In the colder months, you might find yourself drawn to heavier fabrics that will keep you warm and toasty throughout the ceremony. With velvet, for example, you can find jackets and trousers in rich jewel tones that really complement autumnal or wintery themes, and with wool you can play with check and texture in various shades.

Summer or destination weddings can even be an even bigger opportunity to try new suit styles. More casual styles in fabrics like linen will be much more comfortable compared to the likes of wool or velvet, and are usually available in much lighter colours like beige, peach, sage and stone.

Close up of man in pink suit

Anderson & Sheppard

Tap Into Your Roots

A wedding is also the perfect time to honour your ancestry and background, tapping into modes of dress that are typically reserved for special ceremonies. Think sherwanis, asookes, agbadas, jodhpuri suits and more.

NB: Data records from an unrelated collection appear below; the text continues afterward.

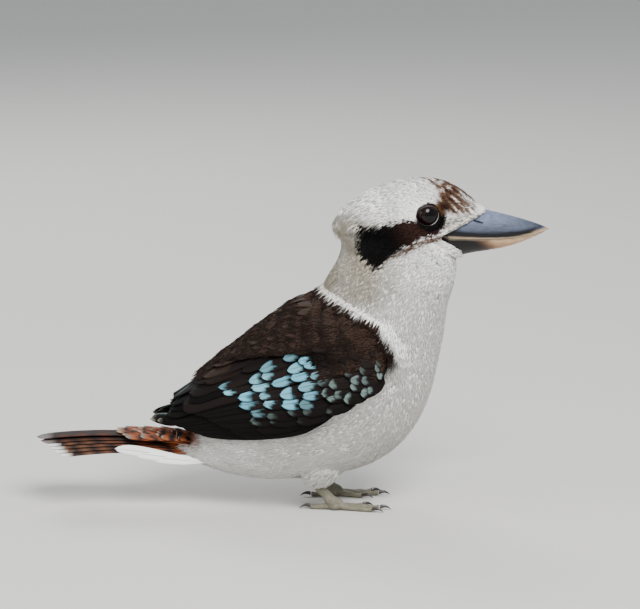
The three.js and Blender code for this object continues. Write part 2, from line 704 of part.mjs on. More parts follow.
// The origin stands on the floor under the middle of the bird's box.
const box = new THREE.Box3().setFromObject(bird);
bird.position.set(-(box.min.x + box.max.x) / 2, -(box.min.y + box.max.y) / 2, -box.min.z);

export default bird;
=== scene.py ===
"""A laughing kookaburra's plumage, bill, eyes and feet, dressed over the solids of a life-size model.

Forms and places are in millimetres in the bird's own frame, +X where the body faces and +Y to its left,
and are turned to metres in the row frame when a mesh is made.
"""

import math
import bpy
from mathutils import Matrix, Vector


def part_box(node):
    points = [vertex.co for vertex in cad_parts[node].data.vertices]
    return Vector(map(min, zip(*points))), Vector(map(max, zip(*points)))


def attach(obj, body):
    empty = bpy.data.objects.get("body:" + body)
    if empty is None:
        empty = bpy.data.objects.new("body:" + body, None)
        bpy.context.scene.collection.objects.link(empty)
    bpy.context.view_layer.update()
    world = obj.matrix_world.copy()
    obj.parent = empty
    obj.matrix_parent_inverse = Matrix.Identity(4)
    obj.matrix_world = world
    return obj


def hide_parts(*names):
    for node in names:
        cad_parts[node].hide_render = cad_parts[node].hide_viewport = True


bl_info = {
    "name": "Laughing kookaburra",
    "version": (1, 0, 0),
    "blender": (4, 5, 0),
    "location": "View3D > Sidebar > Kookaburra",
    "description": "Dresses a life-size kookaburra in feathers, horn and skin",
    "category": "Object",
}

import bmesh
import bpy
import numpy as np
from mathutils import Vector
from mathutils.bvhtree import BVHTree

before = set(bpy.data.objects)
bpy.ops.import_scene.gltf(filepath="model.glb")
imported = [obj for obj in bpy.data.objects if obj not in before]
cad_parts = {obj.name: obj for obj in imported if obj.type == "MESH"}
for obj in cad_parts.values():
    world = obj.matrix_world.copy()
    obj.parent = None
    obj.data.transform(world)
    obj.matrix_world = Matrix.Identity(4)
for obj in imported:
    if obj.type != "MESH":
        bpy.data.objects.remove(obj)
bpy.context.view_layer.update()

MM = 0.001
SIDES = ("right", "left")
TOES = ("inner", "middle", "outer", "back")
HEAD_YAW = math.radians(18)
NECK_X = 64.0
LEG_OUT = 17.0

# Rows of the folded form: back [x, z], belly [x, z], half width, sag of the widest part, and share of
# the head's turn
FOLDED_SECTIONS = [
    [-112, 57, -112, 52, 3, 0, 0],
    [-98, 62.5, -97, 54, 9, 0, 0],
    [-86, 69, -82, 47, 17, 0, 0],
    [-72, 80, -66, 41, 25, 0, 0],
    [-52, 95.5, -44, 34, 34.5, 0.05, 0],
    [-31, 112, -16, 26, 42, 0.1, 0],
    [-11, 127, 10, 20, 47, 0.12, 0],
    [5, 137.5, 36, 24, 49.5, 0.12, 0],
    [11, 143.5, 60, 36, 50, 0.12, 0],
    [14, 150, 76, 54, 47.5, 0.1, 0],
    [18, 158, 88, 80, 42.5, 0.05, 0],
]
# The bill on the head's axis: ridge [x, z], cutting edge [x, z], half width
UPPER_BILL = [
    [14, 206, 14, 178, 18],
    [24, 203, 24, 176.2, 17.2],
    [36, 198.5, 36, 174.6, 15.2],
    [48, 193.6, 48, 173.4, 13.4],
    [58, 189.8, 58, 172.6, 12],
    [68, 187, 68, 172.1, 10.2],
    [78, 184, 78, 172, 8.2],
    [87, 181, 87, 172.6, 6],
    [95, 178, 95, 173.6, 3.6],
    [101.6, 174.9, 101.4, 174.3, 0.7],
]
LOWER_BILL = [
    [14, 152, 14, 177.5, 16.6],
    [24, 156, 24, 175.7, 15.8],
    [36, 160.5, 36, 174.1, 13.8],
    [48, 162.6, 48, 172.9, 12.2],
    [58, 163.4, 58, 172.1, 10.8],
    [68, 164.4, 68, 171.6, 9],
    [78, 166.3, 78, 171.5, 7],
    [87, 168.9, 87, 172.1, 4.9],
    [95, 171.6, 95, 173.1, 2.6],
    [98.6, 173.1, 98.6, 173.6, 0.8],
]
GAPE = (18, 177.3)
FOREHEAD = (57.2, 190.2)
CHIN = (42, 163.6)
NOSTRIL = {"along": 48.5, "height": 184.2, "out": 10.6, "length": 8.5, "depth": 1.8, "slope": 0.33}
EYE = {"along": 11.7, "height": 191.6, "out": 13.7, "radius": 8.5}
LID = {"wide": 7.5, "high": 6.6}
# Where the folded wing's feathers point to, seen from the side: x and height
FOCUS = (-125, 48)
# The tail's line, the height of one layer of its feathers, and its fall to the sides, mm per square mm
TAIL = {"root": -66, "tip": -171, "rootZ": 38.5, "archZ": 43.6, "tipZ": 40.6, "layer": 1.08, "fall": 0.006}
# Thickness of the feathers of wing and tail, mm
VANE_THICK = 0.25
TAIL_THICK = 0.3
# Each wing stays this far to its own side of the bird's middle, mm
MIDLINE_GAP = 0.1

# Edge of the folded wing seen from the side: reach from the focus and slope in degrees
WING_LOW = [(30, 9), (40, 6.5), (58, 3.8), (70, 2.8), (87, 3.8), (112, 6), (126, 7.4), (147, 7.8),
            (157, 8.8), (167, 9.9), (180, 11.8), (187, 13.6), (192, 16.5)]
WING_FRONT = [(14, 190), (16.5, 192), (19, 192), (23.5, 189), (26.7, 181), (31, 172), (34, 165), (45, 152)]


def mix(a, b, f):
    return a + (b - a) * f


def smooth(low, high, x):
    f = np.clip((x - low) / (high - low), 0, 1)
    return f * f * (3 - 2 * f)


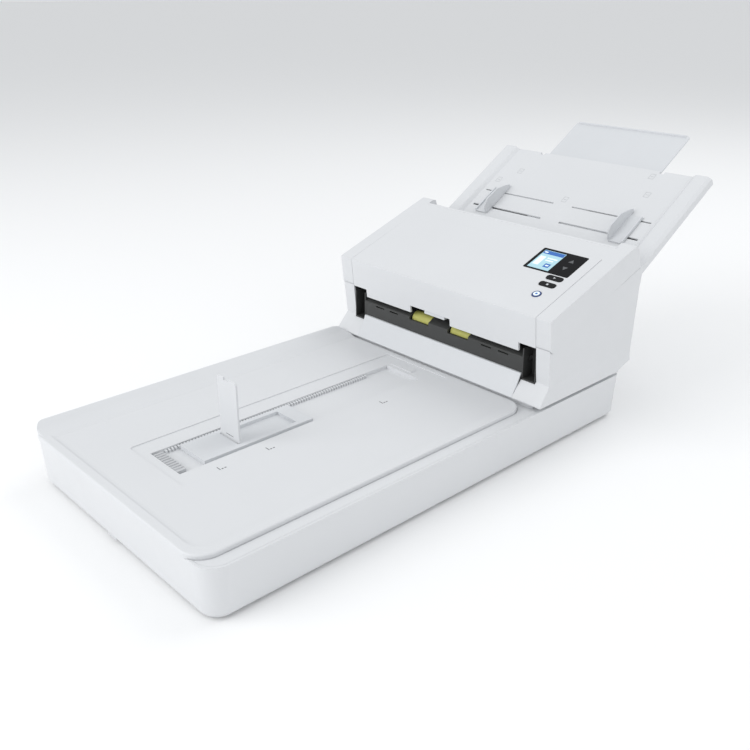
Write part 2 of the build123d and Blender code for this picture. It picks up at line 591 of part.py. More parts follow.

A common choice in the UK is the humble kilt; the knee-length, skirt-like garment dates back as far as 16th century Scotland and comes in a tartan fabric that corresponds to the colour, check and weight of a certain family clan. Almost every country in the world has some tartan link, but the most common are connected to Scottish, Irish, Welsh and English names. Kilts are usually reserved for special occasions, so a wedding is as good a time as any to crack one out. As per tradition, it’s recommended to pair a kilt with a Prince Charlie jacket and waistcoat or an Argyll kilt jacket, as well as hose, garter flashes and a sporran.

Match The Theme

It’s also worth noting that if you already know the theme for your wedding (think flowers, place settings, bridesmaid dresses), then you’ll want to opt for a suit that complements, rather than clashes, with the setup. When trying on suits in shops or at home, you can always grab a swatch of your colour theme to hold up against the fabric and see what works.